Benchmarking Hallucinations in Chinese LLMs with UHGEval

The paper presents an in-depth exploration of LLMs’ (LLMs) tendency to produce hallucinated text, thereby limiting their reliability in professional applications. Addressing a critical gap in the assessment of hallucinatory phenomena, the authors introduce $\mathbb{UHG}$ Eval, an Unconstrained Hallucination Generation Evaluation benchmark that specifically targets Chinese LLMs’ outputs within a news context.

Overview and Methodological Contributions

The paper critiques existing benchmarks that utilize constrained generation techniques due to cost and time constraints, arguing that these methods fall short of reflecting real-world applications where generation is typically unrestricted. Such benchmarks often employ induced hallucination or alter legitimate texts to fabricate hallucinations, which may not accurately mimic genuine creative or generative errors.

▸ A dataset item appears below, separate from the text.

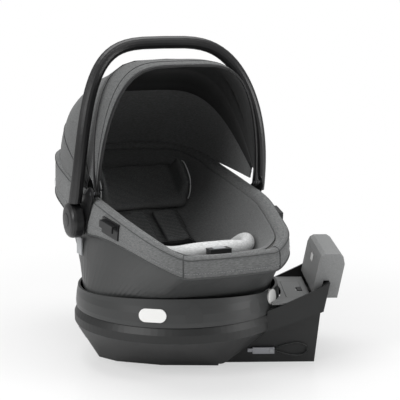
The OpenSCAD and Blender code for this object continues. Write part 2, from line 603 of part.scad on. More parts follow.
panel_z = 127;
panel_t = 4;
door_u = 219;
door_l = 39;
door_v = 66;
panel_far = bar_end - 6;
module base_panel() color("#8e9092") on_base() difference() {
    translate([ring_r - 24, -wall_v + 6.3, panel_z]) cube([panel_far - ring_r + 24, 2 * wall_v - 12.6, panel_t]);
    translate([0, 0, panel_z - 1]) cylinder(r = ring_r + 3.5, h = panel_t + 2, $fn = 96);
    translate([door_u - gap, -door_v - gap, panel_z - 1]) cube([door_l + 2 * gap, 2 * (door_v + gap), panel_t + 2]);
}
module tensioner_door() color("#96989a") on_base() difference() {
    union() {
        translate([door_u + panel_t / 2, -door_v, panel_z]) cube([door_l - panel_t / 2, 2 * door_v, panel_t]);
        translate([door_u + panel_t / 2, -door_v, panel_z + panel_t / 2]) rotate([-90, 0, 0]) cylinder(r = panel_t / 2, h = 2 * door_v);
    }
    translate([door_u + door_l - 12 - gap, -14 - gap, panel_z - 1]) cube([15, 28 + 2 * gap, panel_t + 2]);
}
module tensioner_latch() color("#3a3b3d") on_base() translate([door_u + door_l - 10, -14, panel_z]) cube([9.6, 28, panel_t + 1.5]);

module recline_lever() color("#c4c6c8") on_base() difference() {
    rotate([90, 0, 0]) translate([0, 0, -23]) linear_extrude(46) polygon([
        [-205.5, 61.5], [-191, 61.5], [-178, 36.5], [-190, 36.5]
    ]);
    rotate([90, 0, 0]) translate([0, 0, -16]) linear_extrude(32) polygon([[-197, 55], [-189, 55], [-185, 42], [-190, 42]]);
}

module base_feet() color("#131415") on_base() feet_places() cylinder(r = foot_r, h = foot_t);

// The bar is an upside-down U that straddles the end wall
bar_low = 138;            // lower end of the bar's outer leg
bar_foot = 148;           // lower end of its inner leg
bar_slot = wall_top + 0.5; // top of the slot that the end wall fills
function inner_face(z) = bar_end + 2 + wall_lean * (z - 114);  // faces of the end wall at a height
function outer_face(z) = bar_end + 13 + wall_lean * (z - 114);
module anti_rebound_bar() color("#9b9d9f") on_base() difference() {
    rotate([90, 0, 0]) translate([0, 0, -bar_v]) linear_extrude(2 * bar_v) polygon([
        [bar_end - 8, bar_foot], [bar_end + 5, bar_top - 14], [bar_end + 10, bar_top - 4], [bar_end + 18, bar_top],
        [bar_end + 45, bar_top], [bar_end + 53, bar_top - 5], [bar_end + 56, bar_top - 20], [bar_end + 42, bar_low],
        [outer_face(bar_low) + 0.5, bar_low], [outer_face(bar_slot) + 0.5, bar_slot],
        [inner_face(bar_slot) - 0.5, bar_slot], [inner_face(bar_foot) - 0.5, bar_foot]
    ]);
    // Seat of the release button in the inner face
    translate([bar_end + 0.5, -14 - gap, bar_button_z - gap]) rotate([0, lean, 0]) translate([-20, 0, 0]) cube([30, 28 + 2 * gap, 14 + 2 * gap]);
}
bar_button_z = bar_top - 34;
module bar_button() color("#e4e5e6") on_base() translate([bar_end + 0.5, -14, bar_button_z]) rotate([0, lean, 0]) translate([0, 0, 0]) cube([6, 28, 14]);

// Stowed belt connectors on the sides of the lower body
conn_u = 150;
module connector() translate([conn_u, body_v + 0.3, 20]) union() {
    difference() {
        cube([44, 9, 13]);
        translate([34 - gap, 6, 3 - gap]) cube([8 + 2 * gap, 4, 7 + 2 * gap]);
    }
    translate([-10, 3, 3]) cube([10.5, 3, 7]);
}
module latch_connectors() color("#3c3d40") on_base() {
    connector();
    mirror([0, 1, 0]) connector();
}
module connector_button() translate([conn_u + 34, body_v + 7.3, 23]) cube([8, 3.5, 7]);
module connector_button_near() color("#a9abae") on_base() mirror([0, 1, 0]) connector_button();
module connector_button_far() color("#a9abae") on_base() connector_button();
module webbing_loop() translate([conn_u + 44.3, body_v + 0.3, 0]) rotate([90, 0, 0]) translate([0, 0, -6]) linear_extrude(6) difference() {
    polygon([for (i = [0 : 35]) let (a = 10 * i) [34 + 34 * cos(a), 27 + (8 + 10 * (1 + cos(a)) / 2) * sin(a)]]);
    polygon([for (i = [0 : 35]) let (a = 10 * i) [34 + 32 * cos(a), 27 + (6 + 10 * (1 + cos(a)) / 2) * sin(a)]]);
}
module latch_webbing() color("#2c2d2f") on_base() {
    webbing_loop();
    mirror([0, 1, 0]) webbing_loop();
}

carrier_shell();
foam_liner();
rim_cover();
seat_cover();
body_insert();
seat_insert();
leg_bolsters();
head_support();
shoulder_straps();
strap_pads();
crotch_strap();
buckle();
buckle_button();
chest_clip();
harness_adjuster();
adjuster_button();
belt_guides();
side_plates();
latch_bars();
side_bracket_left();
side_bracket_right();
pivot_pins();
detent_gears();
canopy_pins();
canopy_rear();
canopy_mid();
canopy_mid_bow();
canopy_front();
canopy_front_bow();
handle_bar();
handle_hub_left();
handle_hub_right();
handle_button_left();
handle_button_right();
release_lever();
release_housing();
turntable_plate();
turntable_ring();
dock();
rotate_button();
lock_indicator();
base_floor();
base_shell();
base_body();
base_frame();
bearing_race();
bearing_balls();
base_panel();
tensioner_door();
tensioner_latch();
recline_lever();
base_feet();
anti_rebound_bar();
bar_button();
latch_connectors();
connector_button_near();
connector_button_far();
latch_webbing();
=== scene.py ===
import bpy
import numpy as np
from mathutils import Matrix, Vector
from mathutils.bvhtree import BVHTree


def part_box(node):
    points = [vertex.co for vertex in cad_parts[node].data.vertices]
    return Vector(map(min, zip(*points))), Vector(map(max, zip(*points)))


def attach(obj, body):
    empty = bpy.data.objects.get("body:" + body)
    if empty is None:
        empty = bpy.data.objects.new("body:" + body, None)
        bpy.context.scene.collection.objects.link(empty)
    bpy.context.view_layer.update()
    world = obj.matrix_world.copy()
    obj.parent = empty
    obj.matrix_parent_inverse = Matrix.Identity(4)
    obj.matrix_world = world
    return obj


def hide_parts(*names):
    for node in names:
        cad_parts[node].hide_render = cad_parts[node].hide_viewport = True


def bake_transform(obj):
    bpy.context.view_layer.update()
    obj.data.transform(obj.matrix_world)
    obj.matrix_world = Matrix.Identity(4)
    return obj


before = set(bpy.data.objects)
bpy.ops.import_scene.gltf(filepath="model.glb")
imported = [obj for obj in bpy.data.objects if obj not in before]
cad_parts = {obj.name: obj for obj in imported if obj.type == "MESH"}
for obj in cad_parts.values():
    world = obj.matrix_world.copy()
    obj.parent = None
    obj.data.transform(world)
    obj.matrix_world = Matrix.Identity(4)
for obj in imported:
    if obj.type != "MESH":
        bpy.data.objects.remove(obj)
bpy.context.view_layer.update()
scene = bpy.context.scene
mm = 0.001
randomSource = np.random.default_rng(7)
waveBand = 0.314  # a wave texture's band is this over its scale
slowTone = 0.014 / mm  # tone changes about 70 mm apart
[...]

A significant contribution of this work is the introduction of a comprehensive Chinese-language dataset that captures hallucinations in an unconstrained manner. The dataset comprises over 5,000 annotated items derived from historical news articles, categorized into document-intensive, number-intensive, knowledge-intensive, and general news. This categorization recognizes the different ways hallucinations might manifest across various content types.

Dataset Construction

The dataset construction includes a two-stage annotation process: a hallucination ranking followed by automatic labeling and human rechecking. The hallucination ranking algorithm prioritizes fluency and the likelihood of hallucination, selecting text candidates that strike a balance between coherence and hallucinatory potential. The authors propose the keyword precision (kwPrec) metric as a superior alternative to traditional BLEU and ROUGE scoring methods, arguing it better identifies essential fact-related inaccuracies.

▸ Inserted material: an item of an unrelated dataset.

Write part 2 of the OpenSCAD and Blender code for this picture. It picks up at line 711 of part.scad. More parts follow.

The authors ensured the inclusivity of multiple LLMs in dataset creation, incorporating five Chinese models to generate hallucinations, thus providing greater diversity and reducing the risk of model-specific biases.

Evaluation Framework

The proposed evaluation framework includes discriminative, selective, and generative evaluations. Discriminative evaluation demands LLMs determine the presence of hallucinations; selective evaluation requires discerning between text options, with and without hallucinations; and generative evaluation involves analyzing LLM-generated continuations for hallucinated content using reference-based techniques.

In the empirical analysis, the authors tested eight prominent Chinese LLMs and three GPT series models, offering significant insights into their hallucination dynamics. Notably, they reported that most models performed better with number-intensive and general news, echoing the complexity of numeric data and societal narratives in generating reliable outputs.

Discussion and Implication

The findings suggest that Chinese LLMs, especially domain-specific ones like Xinyu2-70B, excel in selective evaluation, indicative of their robustness in narrower contexts such as news domains. Generative evaluation posed challenges, revealing the inherent difficulty for LLMs in producing factually correct and coherent continuations without hallucination.

By aligning evaluative tasks with real-world scenarios, this research underscores the need to improve LLM training methods, potentially guiding enhancements in knowledge integration and retrieval processes. It points to the profound implication that leveraging specific domain knowledge significantly improves the factual accuracy of LLM outputs.

Conclusion and Future Directions

This paper's contributions in constructing and evaluating Chinese LLMs through $\mathbb{UHG}$ Eval establish a rigorous standard for assessing hallucinated content generation without constraints, paving the way for more reliable LLM applications in professional fields such as journalism and academia. Future research will likely focus on expanding this benchmark across other languages and domains, enhancing LLMs' ability to generate reliable, contextually appropriate content across various applications.